What’s important here is that a couple hundred bucks, off the shelf technology, a few weekends in the park, and some back of the envelope calculations resulted in something really cool.

These guys had an idea ("to film the blackness beyond our earth") and they quickly and cheaply set out to test ways to accomplish their idea. They identified the absolutely essential problems they’d have to address: filming stuff requires a camera, cameras require batteries operating in a certain temperature range, capturing the blackness of space requires being really high up.

They didn’t worry about many other big (but not absolutely essential) problems like: sending live data back to Earth, waterproofing the container in case it landed in the lake or ocean, controlling exactly what the camera recorded, tweeting their progress through the troposphere…etc.

Their focus allowed them solve the few really big problems that were most likely to make their mission a failure. Their focus made their venture more likely to succeed.
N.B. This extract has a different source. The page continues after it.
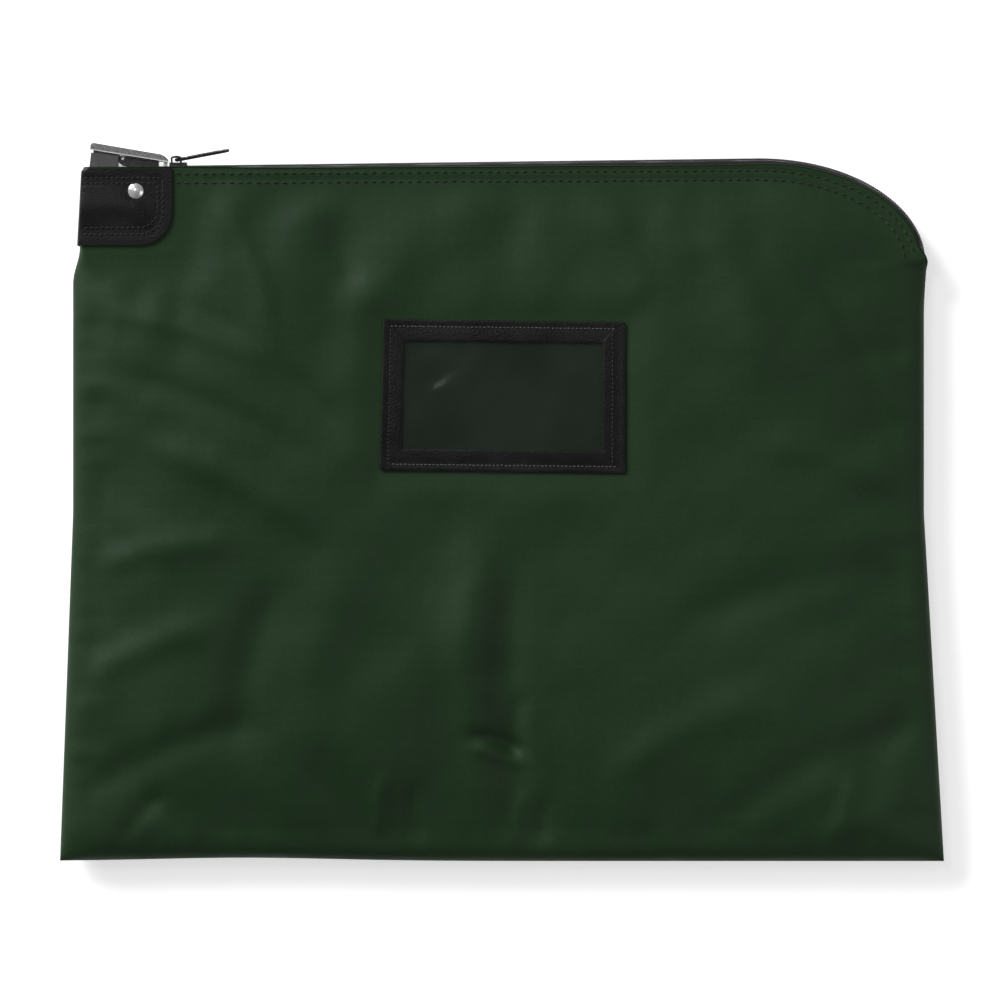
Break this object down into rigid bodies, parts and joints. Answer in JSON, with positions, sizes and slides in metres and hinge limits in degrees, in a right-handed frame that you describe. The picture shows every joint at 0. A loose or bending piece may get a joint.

So congrats to this father-son team and I hope there are some lessons for current and future astronauts and entrepreneurs alike.

Other things this duo did right:

  • Rapid prototyping, testing, & video documentation
  • Reaching out for help (see credits)
  • Sharing results (youtube)
  • Telling a compelling  story through the right medium

[Originally published By Andrew Bellay on aonetwork.com]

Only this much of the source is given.